Performance Questions Data360

Comments

6 comments

  • Avatar
    Adrian Williams

    Hi Mark,

    We are sorry to hear about the performance issues you are experiencing.

    Regarding the execution performance you may want to investigate which nodes account for the longest processing times. You may be able to leverage some of the new nodes that are available in Analyze to replace existing nodes as these provide improved performance on large data sets e.g. 

    • Sort: 2-3x
    • Lookup: 2-9x
    • Transform: ~1.3x
    • Merge: (vs old X-Ref) 3-4x
    • Aggregate: (vs old Agg-Ex) ~1.3x
    • Join: 3-4x
    • Tail: ~10x
    • CSV input: 2-5x

     

    Re. design-time performance, if there are many nodes in the data flow you may have better performance if you use Composites to group related nodes so they are displayed on different 'planes' in the UI. However, if you are clocking nodes together then you should avoid the implicit many-to-many node clocking that results from clocking one composite to another as discussed here https://doc.infogixsaas.com/analyze/Default.htm#j-admin/composite-performance.htm

    Can you confirm what you mean by "Run in agressive mode" - Are you referring to streaming execution? If so, this mode of operation is not supported by Analyze.

    There are upcoming enhancements to Analyze which will improve the design-time performance. These enhancements will be delivered in upcoming releases.

    0
    Comment actions Permalink
  • Avatar
    Mark Bergsma

    Hi Adrian,

    Thank you very much for you reply and assistance. Just to confirm:

    - In order to improve the processing times you recommend to "manually" transform the different superseeded nodes to the new nodes?

    - By "Run by Aggresive" i mean an option in the LAE -unctionality whereby "in-between" steps of the analysis flows (i.e. the outputs of the individual nodes) are not saved, and only the output of the last node executed is being saved.
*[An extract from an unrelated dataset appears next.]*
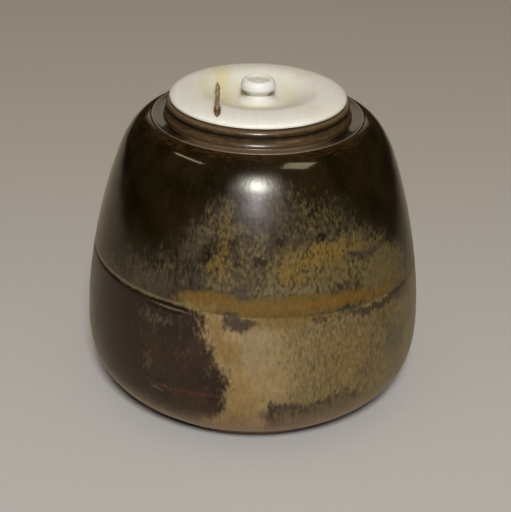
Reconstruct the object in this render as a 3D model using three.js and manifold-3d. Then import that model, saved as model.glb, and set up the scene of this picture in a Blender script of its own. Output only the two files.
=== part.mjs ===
// Small tea caddy: a thrown and glazed stoneware jar with a turned lid.
// Millimetres, +Z up, origin at the centre of the cut base.

import * as THREE from 'three';
import { mergeVertices } from 'three/addons/utils/BufferGeometryUtils.js';
import Module from 'manifold-3d';

// Jar, outside, from the base up
const baseRadius = 24; // flat base, cut off the wheel with a thread
const baseRound = 0.5; // softened edge of the base
const baseFlare = 48.7; // degrees from upright at which the wall leaves the base
const bellyRadius = 34;
const bellyHeight = 17;
const wallRise = 35.6; // belly to the turn of the shoulder
const shoulderRadius = 27.2;
const shoulderLean = 22; // degrees from upright at the turn of the shoulder
const shoulderRise = 7; // turn of the shoulder to the arris round the neck
const shoulderSlope = 75; // degrees from upright where the shoulder meets the arris
const arrisRound = 0.15;
const shelfWidth = 2.8; // the arris stands this far outside the lip
const shelfFall = 0.25; // from the arris down to the foot of the ridge
const shelfHollow = 0.15; // the shelf dips this far between them
const neckRise = 3.05; // top of the arris to the top of the lip
const ridgeStep = 0.2; // foot of the rounded ridge, outside the lip
const grooveDepth = 0.55; // groove between ridge and lip
const lipRadius = 18.2;
const lipWidth = 3; // wall at the mouth
const lipRound = 0.75;

// Incised line round the waist of the jar
const waistLineWidth = 0.9;
const waistLineDepth = 0.3;

// Jar, inside
const wall = 3;
const floorThickness = 3.6;
const throatDrop = 2; // the shoulder's inside meets the mouth this far under the arris

// Lid: rim, dish, knob and the plug under it, turned from one piece
const lidInset = 0.8; // lid's edge inside the lip's
const seatGap = 0.25;
const rimRise = 1.6; // seat to the crest of the rim
const rimEdge = 0.15; // upright edge between the two rounded ones
const rimUnderRound = 0.2;
const crestInset = 5.1; // edge to crest
const dishRadius = 4.1; // the knob's foot flares out to here
const dishDepth = 2.15; // below the crest
const plugGap = 0.35; // round the plug, in the mouth
const plugWall = 1.65;
const recessDepth = 0.95; // hollow inside the plug, where the lining lies
const plugRound = 0.3;
const dishWeb = 1.3; // lid's thickness under the dish

// Knob
const knobWaistRadius = 1.85;
const knobWaistRise = 1; // above the dish
const knobRadius = 3.45;
const knobBallRise = 1.75; // waist to the widest ring
const knobCrownRise = 1.65; // widest ring to the top ring
const knobTopRadius = 2.45;
const knobDimple = 0.35;
const knobNubRadius = 0.55;

// Natural channel that opens in the lid's top, cut lengthwise
const channelLength = 19.6;
const channelWidth = 1.6;
const channelDepth = 0.8;
const channelOffset = 7.85; // to the left of the knob
const channelShift = 4.7; // its middle lies this far in front of the knob
const channelTurn = 1.5; // degrees

// Gold-leafed paper inside the plug
const liningThickness = 0.3;
const liningGap = 0.15;

// Handles of the long curves, as shares of each stretch's rise
const lowerBellyShares = [0.43, 0.65];
const wallShares = [0.33, 0.25];
const shoulderShares = [0.51, 0.41];
const waistLineShare = 0.39; // of the wall's curve
const grooveHeightShare = 0.44; // of the neck's rise
// Handles of the ridge's curve, outwards and upwards, from its foot and from the groove
const ridgeFootPull = [0.5, 0.3];
const ridgeTopPull = [1.1, -0.75];
// Lid: pull of the curves, as shares of their own width or rise
const rimPullShares = [0.45, 0.7];
const dishPullShares = [0.32, 0.33];
const flarePullShares = [0.15, 0.4];
const ballPullShares = [0.3, 0.25, 0.17];
const crownPullShares = [0.5, 0.6];
const nubHeightShare = 0.45; // of the dimple's depth
const dimpleWidthShare = 0.5; // of the flat between nub and top ring

const jarSides = 60;
const lidSides = 48;
const samePoint = 1e-6;

// Heights and radii that follow
const shoulderHeight = bellyHeight + wallRise;
const arrisHeight = shoulderHeight + shoulderRise;
const arrisTop = arrisHeight + arrisRound;
const lipHeight = arrisTop + neckRise;
const arrisRadius = lipRadius + shelfWidth;
const mouthRadius = lipRadius - lipWidth;
const seatHeight = lipHeight + seatGap;
const crestHeight = seatHeight + rimRise;
const dishHeight = crestHeight - dishDepth;
const liningSeat = dishHeight - dishWeb;
const plugFoot = liningSeat - recessDepth;
const lidRadius = lipRadius - lidInset;
const plugRadius = mouthRadius - plugGap;
const recessRadius = plugRadius - plugWall;

const at = (radius, height) => new THREE.Vector2(radius, height);

// A point moved along a direction given in degrees from upright
function step(from, degrees, distance) {
  const angle = THREE.MathUtils.degToRad(degrees);
  return at(from.x + distance * Math.sin(angle), from.y + distance * Math.cos(angle));
}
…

Is this also supported by Data360?

    In addition: Investigation the task manager of my operating system i noticed that it is the "Open JDK platform binary"-process  that consumes almost all my CPU-capacity when i start Data360 and run nodes. Even in idle-modes - opening Data360 but not opening a dataflow", it takes almost 30% of the CPU. Is this something you have encountered earlier and do you have any suggestions to fix this?

    Looking forward to your reaction!

    Regards,

    Mark 

     

    0
    Comment actions Permalink
  • Avatar
    Adrian Williams

    There are no tools to automatically replace legacy LAE nodes that use BRAINScript so it would be necesarry to manually replace the nodes with the equivalent Analyze node (e.g. using a Transform node in place of a legacy Transform (Superseded) [aka Filter] node). While it would be 'cleaner' to refactor an entire data flow to use the new nodes, it may be that the majority of the performance improvements could be gained by replacing a few 'bottleneck' nodes.  

    I do not know of any configration options in Analyze that provide an equivalent of the 'Run by aggressive' mode but I will confer internally to confirm the situation.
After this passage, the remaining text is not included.